I also follow along as various Van Gogh and Munch’s are stolen and sometimes recovered and meditate (for lack of a better word to describe deep, lucid thoughts occurring while walking and not-thinking) on the reasons and logistics for art thievery and the conundrums and tensions between art and commerce in general.

Anyhow, A few weeks back, a story of quadrillionaire impresario Steve Wynn excitedly put his elbow through Picasso (and received tons of really favorable press from it – he’s clumsy and an art enthusiast the articles say). He had to cancel a sky-high deal to sell the piece and sent it into repairs.

Meanwhile, another Picasso (one I particularly like too) is accused of being obtained under devious and dubious surroundings – indeed diaspora results in art and objects d’art to be left behind, sold at a discount rate, hidden never to be found or otherwise experience an unplanned change of hands.

How to present a case? Is one really entitled to damages from a third-party (meaning someone who did not “steal” the painting but may have purchased it off someone who did obtain it in tense circumstances)? Should The Louvre, for example, return Hammurabi’s code? But to whom?

Egypt’s ancient and rich legacy is another example of a museum taking, but ultimately preserving, objects that otherwise would’ve been scavenged by bandits and melted and sold. The Haida art local to the Northwest might have been lost with many of the tribe (small pox etc) had the somewhat(un)-scrupulous sea captains not taken precious artifacts to London for cataloging and preservation – later to help revive the art for contemporary artisans.

In the case below, the factoid missing from the briefing is how the wealthy banker obtained the painting in the firstplace. There may well be a chain of devious behavior but either way, i’d prefer the piece to end up in Pablo’s fine museum in Barcelona which, while full of fascinating pieces showing his progress as an artist, lacks some “major” pieces from what is perhaps his most enduring era of his craft.

$60M Picasso taken off auction block (CNN)

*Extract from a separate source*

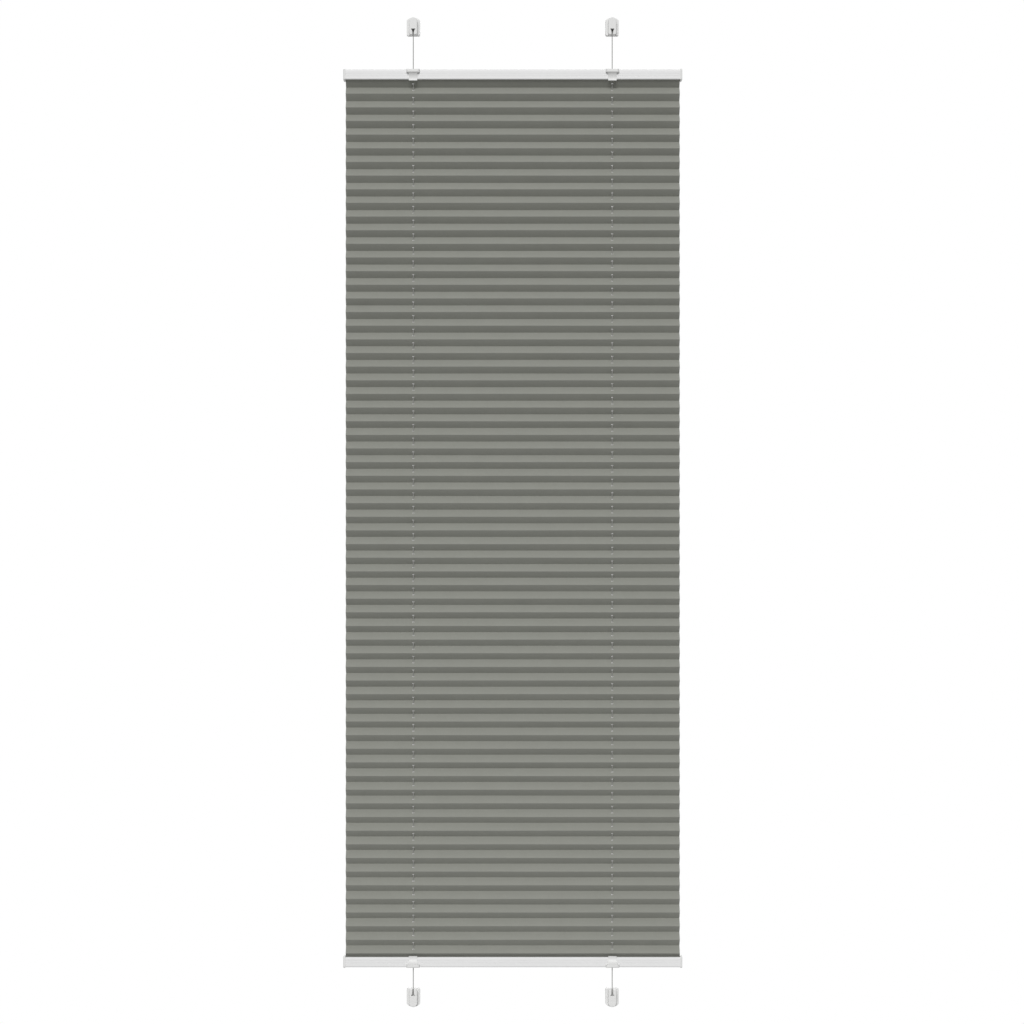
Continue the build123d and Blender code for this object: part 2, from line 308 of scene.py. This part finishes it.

POSTED: 11:05 a.m. EST, November 9, 2006

NEW YORK(AP) — British composer Andrew Lloyd Webber’s Art Foundation withdrew a Picasso painting worth up to $60 million from a planned Christie’s auction Wednesday amid claims by a German man that he owns the piece.

TheLloyd Webber foundation and Christie’s said ownership claims by Julius Schoeps meant a “cloud of doubt has been recklessly placed” on the ownership of the painting from Picasso’s Blue Period, “Portrait of Angel Fernandez de Soto.”

Schoeps is suing the Lloyd Webber foundation, saying in a federal complaint that he was an heir of wealthy Jewish banker Paul von Mendelssohn-Bartholdy from Berlin and that the banker lost the painting in Nazi Germany in a “forced sale.”